- [AIM]: Copy out all the data, word for word.

## BEGIN

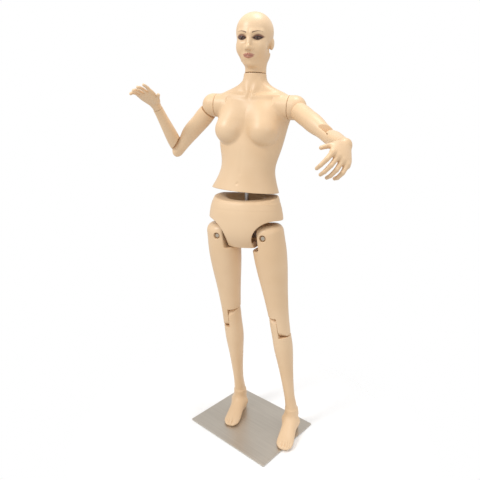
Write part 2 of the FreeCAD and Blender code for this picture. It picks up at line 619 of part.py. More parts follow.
def torso():
    """Torso and neck in one shell, closed below by the waist plate; flat round armholes."""
    trunk = shell_loft("Torso_outer", "torso", deep=False)
    busts = []
    for side, sign in SIDES.items():
        bust = make("Ellipsoid", f"Torso_bust_{side}", Radius1="Sizes.bust_radius",
                    Radius2="Sizes.bust_radius", Radius3="Sizes.bust_radius*1.06")
        at(bust, sign * size("bust_spacing") / 2, -size("bust_forward"), size("bust_height"))
        busts.append(bust)
    hollow = shell_loft("Torso_hollow", "torso", "Sizes.wall", 1, 15, deep=False)
    bust_hollows = []
    for side, sign in SIDES.items():
        void = make("Sphere", f"Torso_void_{side}", Radius="Sizes.bust_radius - Sizes.wall")
        at(void, sign * size("bust_spacing") / 2, -size("bust_forward"), size("bust_height"))
        bust_hollows.append(void)
    skin = cut("Torso_skin", fuse("Torso_solid", trunk, *busts), fuse("Torso_void", hollow, *bust_hollows))
    bosses, bores = [], []
    armhole, boss = size("armhole"), size("boss_length")
    for side, sign in SIDES.items():
        flange = rod(f"Torso_boss_{side}", "2*Sizes.cap_radius", "Sizes.boss_length",
                     Vector(sign * (armhole - boss), 0, size("shoulder_height")), X_AXIS * sign)
        bosses.append(flange)
        bore = rod(f"Torso_bore_{side}", "Sizes.axle_diameter + 2*Sizes.running_gap + 2*Sizes.bush_wall",
                   "Sizes.boss_length", Vector(sign * (armhole - boss), 0, size("shoulder_height")),
                   X_AXIS * sign)
        bores.append(bore)
        outside = sorted_corners((sign * armhole, -BIG, 0), (sign * BIG, BIG, BIG))
        bores.append(block(f"Torso_armhole_{side}", *outside))
    neck = rod("Torso_neck_bore", "Sizes.neck_peg_diameter + 2*Sizes.running_gap + 2*Sizes.neck_socket_wall",
               THROUGH, Vector(0, size("neck_setback"), neck_seat() - size("neck_floor")))
    keep(cut("Torso", fuse("Torso_joined", skin, neck_collar(), *bosses), fuse("Torso_holes", neck, *bores)),
         "torso_shell", torso_place())


def neck_seat():
    """Height of the neck socket's foot in the torso."""
    return size("neck_height") - size("neck_peg_length") - size("neck_peg_rise")


def neck_collar():
    """A collar under the neck that carries the neck socket."""
    collar = make("Cylinder", "Torso_collar", Radius="Sizes.neck_peg_diameter/2 + 3*Sizes.neck_socket_wall",
                  Height="Sizes.neck_peg_length + 2*Sizes.neck_floor")
    return at(collar, 0, size("neck_setback"), neck_seat() - 2 * size("neck_floor"))


def waist_plate():
    """The board inside the torso's lower rim, turning on the post through a bush."""
    board = make("Ellipse", "WaistPlate_edge", MajorRadius="Sizes.waist_plate_width/2",
                 MinorRadius="Sizes.waist_plate_depth/2")
    slab = doc.addObject("Part::Extrusion", "WaistPlate_slab")
    slab.Base, slab.DirMode, slab.Solid, slab.Dir = board, "Custom", True, Z_AXIS
    slab.setExpression("LengthFwd", "Sizes.waist_plate_thickness")
    slab.Placement = torso_place() * shift(0, 0, size("waist_plate_rise"))
    hole = rod("WaistPlate_hole", "Sizes.post_diameter + 2*Sizes.running_gap + 2*Sizes.bush_wall", THROUGH,
               Vector(0, 0, -BIG))
    hole.Placement = post_place() * hole.Placement
    keep(cut("WaistPlate", slab, hole), "waist_plate")
    bore = "(Sizes.post_diameter + 2*Sizes.running_gap)"
    bush = ring("WaistBush", f"({bore} + 2*Sizes.bush_wall)", bore, "Sizes.bush_length")
    keep(bush, "waist_bush", post_place() * shift(0, 0, size("bush_rise")))


def neck_socket():
    bore = "(Sizes.neck_peg_diameter + 2*Sizes.running_gap)"
    socket = ring("NeckSocket", f"({bore} + 2*Sizes.neck_socket_wall)", bore, "Sizes.neck_peg_length")
    keep(socket, "neck_socket",
         torso_place() * shift(0, size("neck_setback"), neck_seat()))


def head():
    outer = shell_loft("Head_outer", "head")
    hollow = shell_loft("Head_hollow", "head", "1.5*Sizes.wall", 3, 9)
    peg_hole = rod("Head_peg_hole", "Sizes.neck_peg_diameter", "Sizes.neck_peg_in_head + 4", Vector(0, 0, 0))
    keep(cut("Head", outer, fuse("Head_tools", hollow, peg_hole)), "head_shell", head_place())
    r, bevel = "Sizes.neck_peg_diameter/2", "Sizes.rod_bevel"
    low, high = "Sizes.neck_peg_rise - Sizes.neck_peg_length", "Sizes.neck_peg_in_head"
    peg = turned("NeckPeg", [("0", low), (f"{r} - {bevel}", low), (r, f"{low} + {bevel}"),
                             (r, high), ("0", high)])
    keep(peg, "neck_peg", head_place())


# ---- arms --------------------------------------------------------------------------------

def shoulder_cap(side):
    """A domed cap that swings on the shoulder axle; a slanting seam faces the upper arm."""
    sign = SIDES[side]
    name = f"Cap_{side}"
    inner = size("shoulder_spacing") / 2 - size("armhole") - size("joint_gap")
    drum = rod(f"{name}_drum", "2*Sizes.cap_radius", str(inner), Vector(-sign * inner, 0, 0), X_AXIS * sign)
    dome = make("Sphere", f"{name}_dome", Radius="Sizes.cap_radius")
    beyond = block(f"{name}_beyond", (-BIG, -BIG, -BIG), (BIG, BIG, -size("cap_seam")))
    beyond.Placement = turn(Y_AXIS, -sign * size("cap_angle")) * beyond.Placement
    inside = block(f"{name}_inside", *sorted_corners((-sign * BIG, -BIG, -BIG), (-sign * inner, BIG, BIG)))
    axle_hole = rod(f"{name}_axle_hole", "Sizes.axle_diameter", "Sizes.axle_length",
                    Vector(sign * size("axle_start"), 0, 0), X_AXIS * -sign)
    arm_hole = rod(f"{name}_arm_hole", "Sizes.spigot_diameter + 2*Sizes.running_gap", "Sizes.spigot_length",
                   Vector(0, 0, -size("cap_seam") - size("spigot_length") / 2 - size("spigot_room")))
    arm_hole.Placement = turn(Y_AXIS, -sign * size("cap_angle")) * arm_hole.Placement
    tools = fuse(f"{name}_tools", beyond, inside, axle_hole, arm_hole)
    keep(cut(name, fuse(f"{name}_blank", drum, dome), tools), f"shoulder_cap_{side}", cap_place(side))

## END

- [EXERCISE OUTPUT]:
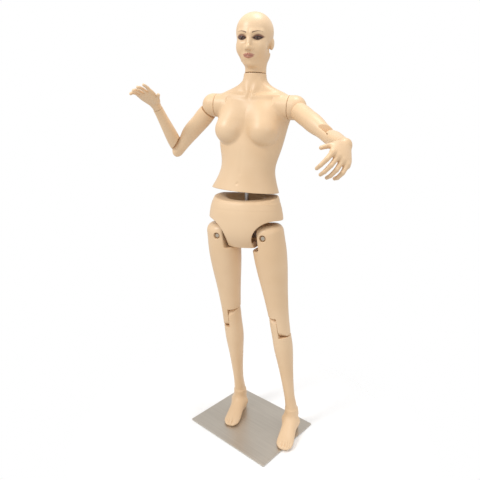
Write part 2 of the FreeCAD and Blender code for this picture. It picks up at line 619 of part.py. More parts follow.
def torso():
    """Torso and neck in one shell, closed below by the waist plate; flat round armholes."""
    trunk = shell_loft("Torso_outer", "torso", deep=False)
    busts = []
    for side, sign in SIDES.items():
        bust = make("Ellipsoid", f"Torso_bust_{side}", Radius1="Sizes.bust_radius",
                    Radius2="Sizes.bust_radius", Radius3="Sizes.bust_radius*1.06")
        at(bust, sign * size("bust_spacing") / 2, -size("bust_forward"), size("bust_height"))
        busts.append(bust)
    hollow = shell_loft("Torso_hollow", "torso", "Sizes.wall", 1, 15, deep=False)
    bust_hollows = []
    for side, sign in SIDES.items():
        void = make("Sphere", f"Torso_void_{side}", Radius="Sizes.bust_radius - Sizes.wall")
        at(void, sign * size("bust_spacing") / 2, -size("bust_forward"), size("bust_height"))
        bust_hollows.append(void)
    skin = cut("Torso_skin", fuse("Torso_solid", trunk, *busts), fuse("Torso_void", hollow, *bust_hollows))
    bosses, bores = [], []
    armhole, boss = size("armhole"), size("boss_length")
    for side, sign in SIDES.items():
        flange = rod(f"Torso_boss_{side}", "2*Sizes.cap_radius", "Sizes.boss_length",
                     Vector(sign * (armhole - boss), 0, size("shoulder_height")), X_AXIS * sign)
        bosses.append(flange)
        bore = rod(f"Torso_bore_{side}", "Sizes.axle_diameter + 2*Sizes.running_gap + 2*Sizes.bush_wall",
                   "Sizes.boss_length", Vector(sign * (armhole - boss), 0, size("shoulder_height")),
                   X_AXIS * sign)
        bores.append(bore)
        outside = sorted_corners((sign * armhole, -BIG, 0), (sign * BIG, BIG, BIG))
        bores.append(block(f"Torso_armhole_{side}", *outside))
    neck = rod("Torso_neck_bore", "Sizes.neck_peg_diameter + 2*Sizes.running_gap + 2*Sizes.neck_socket_wall",
               THROUGH, Vector(0, size("neck_setback"), neck_seat() - size("neck_floor")))
    keep(cut("Torso", fuse("Torso_joined", skin, neck_collar(), *bosses), fuse("Torso_holes", neck, *bores)),
         "torso_shell", torso_place())


def neck_seat():
    """Height of the neck socket's foot in the torso."""
    return size("neck_height") - size("neck_peg_length") - size("neck_peg_rise")


def neck_collar():
    """A collar under the neck that carries the neck socket."""
    collar = make("Cylinder", "Torso_collar", Radius="Sizes.neck_peg_diameter/2 + 3*Sizes.neck_socket_wall",
                  Height="Sizes.neck_peg_length + 2*Sizes.neck_floor")
    return at(collar, 0, size("neck_setback"), neck_seat() - 2 * size("neck_floor"))


def waist_plate():
    """The board inside the torso's lower rim, turning on the post through a bush."""
    board = make("Ellipse", "WaistPlate_edge", MajorRadius="Sizes.waist_plate_width/2",
                 MinorRadius="Sizes.waist_plate_depth/2")
    slab = doc.addObject("Part::Extrusion", "WaistPlate_slab")
    slab.Base, slab.DirMode, slab.Solid, slab.Dir = board, "Custom", True, Z_AXIS
    slab.setExpression("LengthFwd", "Sizes.waist_plate_thickness")
    slab.Placement = torso_place() * shift(0, 0, size("waist_plate_rise"))
    hole = rod("WaistPlate_hole", "Sizes.post_diameter + 2*Sizes.running_gap + 2*Sizes.bush_wall", THROUGH,
               Vector(0, 0, -BIG))
    hole.Placement = post_place() * hole.Placement
    keep(cut("WaistPlate", slab, hole), "waist_plate")
    bore = "(Sizes.post_diameter + 2*Sizes.running_gap)"
    bush = ring("WaistBush", f"({bore} + 2*Sizes.bush_wall)", bore, "Sizes.bush_length")
    keep(bush, "waist_bush", post_place() * shift(0, 0, size("bush_rise")))


def neck_socket():
    bore = "(Sizes.neck_peg_diameter + 2*Sizes.running_gap)"
    socket = ring("NeckSocket", f"({bore} + 2*Sizes.neck_socket_wall)", bore, "Sizes.neck_peg_length")
    keep(socket, "neck_socket",
         torso_place() * shift(0, size("neck_setback"), neck_seat()))


def head():
    outer = shell_loft("Head_outer", "head")
    hollow = shell_loft("Head_hollow", "head", "1.5*Sizes.wall", 3, 9)
    peg_hole = rod("Head_peg_hole", "Sizes.neck_peg_diameter", "Sizes.neck_peg_in_head + 4", Vector(0, 0, 0))
    keep(cut("Head", outer, fuse("Head_tools", hollow, peg_hole)), "head_shell", head_place())
    r, bevel = "Sizes.neck_peg_diameter/2", "Sizes.rod_bevel"
    low, high = "Sizes.neck_peg_rise - Sizes.neck_peg_length", "Sizes.neck_peg_in_head"
    peg = turned("NeckPeg", [("0", low), (f"{r} - {bevel}", low), (r, f"{low} + {bevel}"),
                             (r, high), ("0", high)])
    keep(peg, "neck_peg", head_place())


# ---- arms --------------------------------------------------------------------------------

def shoulder_cap(side):
    """A domed cap that swings on the shoulder axle; a slanting seam faces the upper arm."""
    sign = SIDES[side]
    name = f"Cap_{side}"
    inner = size("shoulder_spacing") / 2 - size("armhole") - size("joint_gap")
    drum = rod(f"{name}_drum", "2*Sizes.cap_radius", str(inner), Vector(-sign * inner, 0, 0), X_AXIS * sign)
    dome = make("Sphere", f"{name}_dome", Radius="Sizes.cap_radius")
    beyond = block(f"{name}_beyond", (-BIG, -BIG, -BIG), (BIG, BIG, -size("cap_seam")))
    beyond.Placement = turn(Y_AXIS, -sign * size("cap_angle")) * beyond.Placement
    inside = block(f"{name}_inside", *sorted_corners((-sign * BIG, -BIG, -BIG), (-sign * inner, BIG, BIG)))
    axle_hole = rod(f"{name}_axle_hole", "Sizes.axle_diameter", "Sizes.axle_length",
                    Vector(sign * size("axle_start"), 0, 0), X_AXIS * -sign)
    arm_hole = rod(f"{name}_arm_hole", "Sizes.spigot_diameter + 2*Sizes.running_gap", "Sizes.spigot_length",
                   Vector(0, 0, -size("cap_seam") - size("spigot_length") / 2 - size("spigot_room")))
    arm_hole.Placement = turn(Y_AXIS, -sign * size("cap_angle")) * arm_hole.Placement
    tools = fuse(f"{name}_tools", beyond, inside, axle_hole, arm_hole)
    keep(cut(name, fuse(f"{name}_blank", drum, dome), tools), f"shoulder_cap_{side}", cap_place(side))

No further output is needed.